Here’s a video on how to do bicep curls:

Since the bicep curl is an isolation exercise, you may not be able to lift heavy right away. Start with five to ten-pound bars or dumbbells. You can do this sitting down or standing up.

  1. With your palms up, hold the bar or dumbbell in each hand. 
  2. Fully extend your elbows and bring your hands to your sides.
  3. Bend the elbows and bring the barbell or dumbbells up to the front of your shoulders.
  4. Come back to your starting position and repeat. 

How Often Should a Yogi Strength Train?

Regardless if you are a yogi or not, how often you should strength train depends on your training level. If you are a beginner, do this twice to three days a week. Each session, you should do full-body exercises.

For intermediate-level lifters, three to four times a day is recommended. You can split sessions based on the part of the body you want to focus on: back and biceps day, upper body day, lower body day. For advanced level, it is recommended to train four to five times a week. At this level, you can customize your workouts based on your current goal as you already know what does and doesn’t work for your body.

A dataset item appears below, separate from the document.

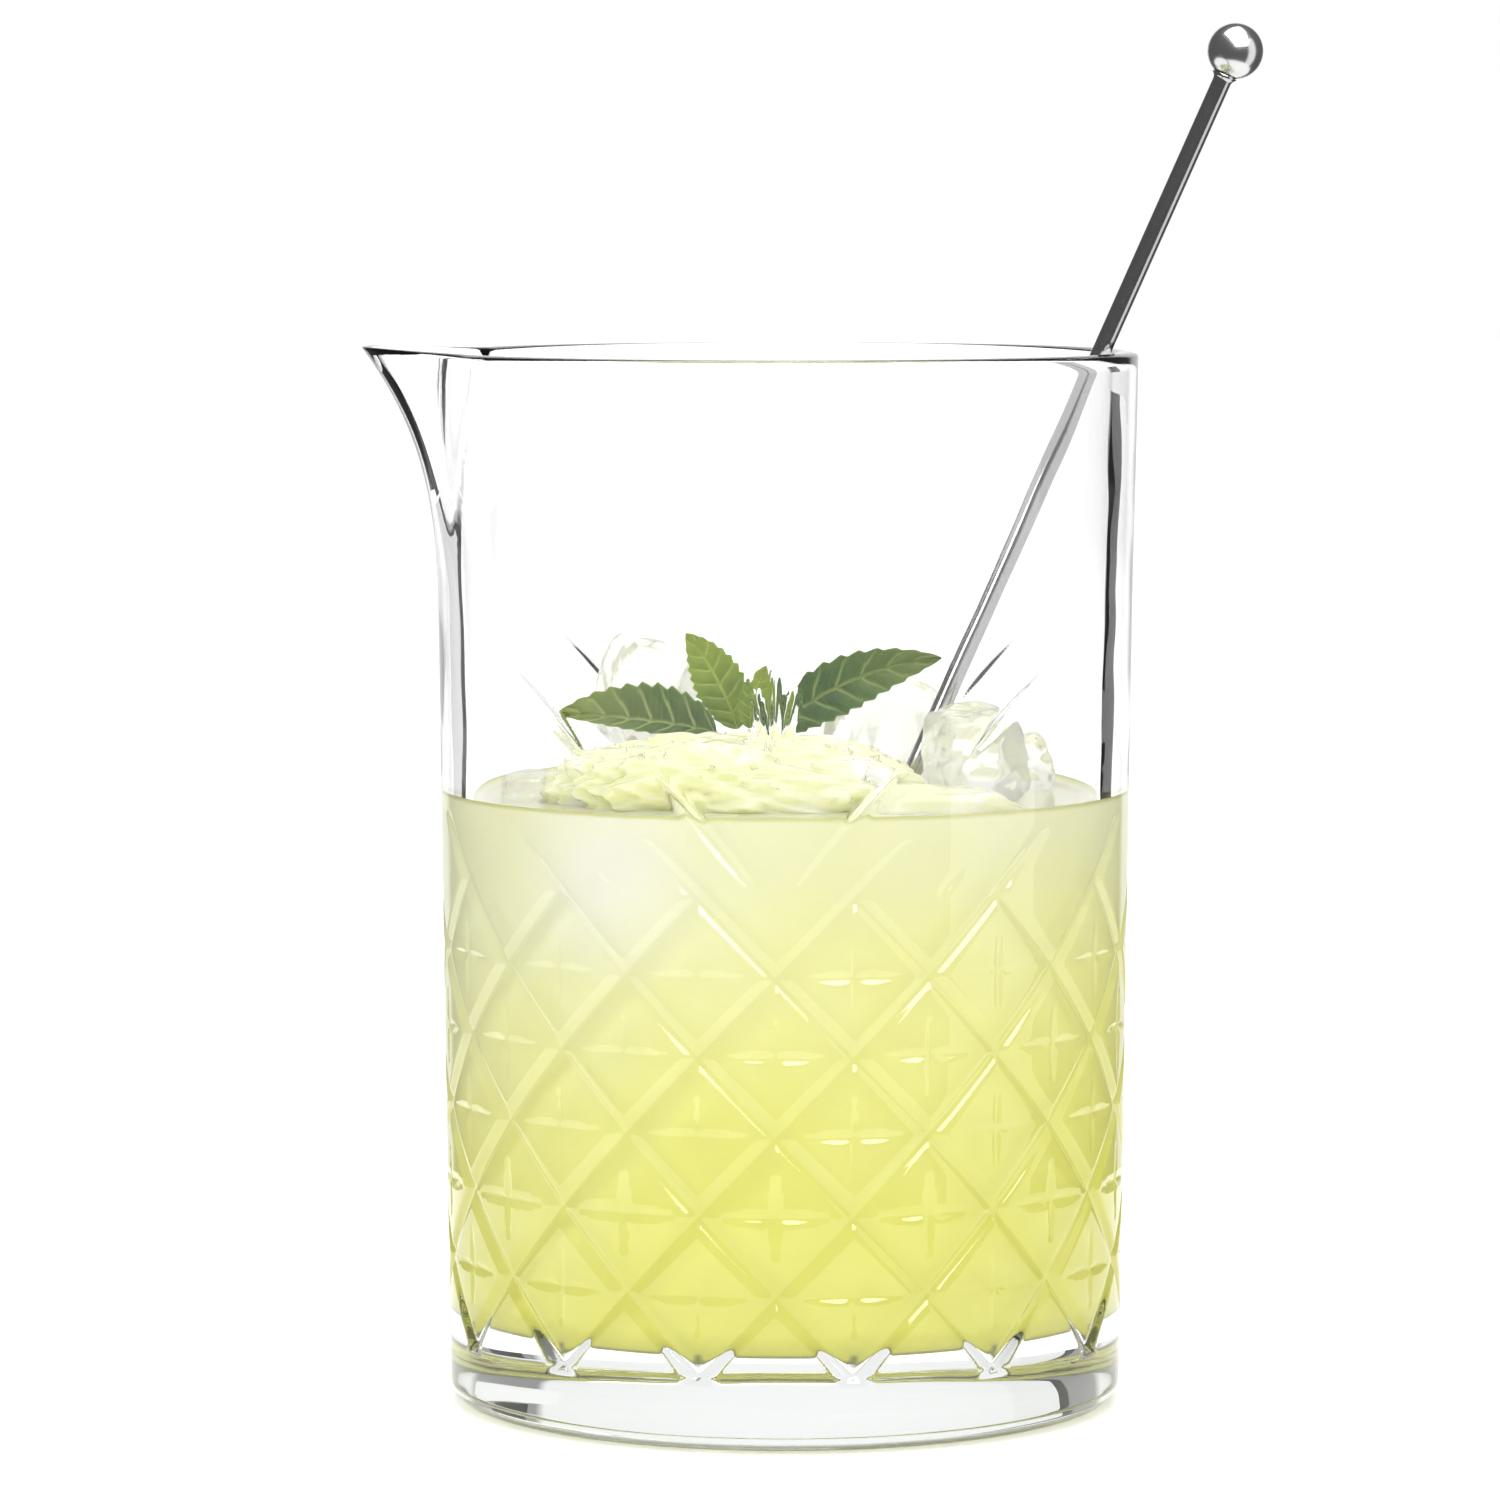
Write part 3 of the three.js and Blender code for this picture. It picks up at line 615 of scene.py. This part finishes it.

How Do You Mix Yoga with Weight Lifting?

Many yoga poses and breathing exercises are great for warming up and cooling down the body. Practice yoga before and after you lift or during your recovery days. Poses like Child’s Pose, Anjaneyasana (Low Lunge), Half Split, Full Forward Fold, Half Forward Fold, and Extended Puppy help warm up the hips, hamstrings, and chest muscles before lifting.

Doing a few rounds of Sun Salutations is also an effective way to warm up. For Cooling down, Supine Twists, Pigeon Pose, Happy Baby, and Savasana held for a few minutes will help reduce your heart rate and cool down the body.

Yoga has so many benefits to the mind and body. But when it comes to strengthening the muscles of the body, it’s not enough. Supplementing your practice with strength training, which has many benefits on its own, will improve your health and wellbeing. The same goes for combining your strength training practice with yoga.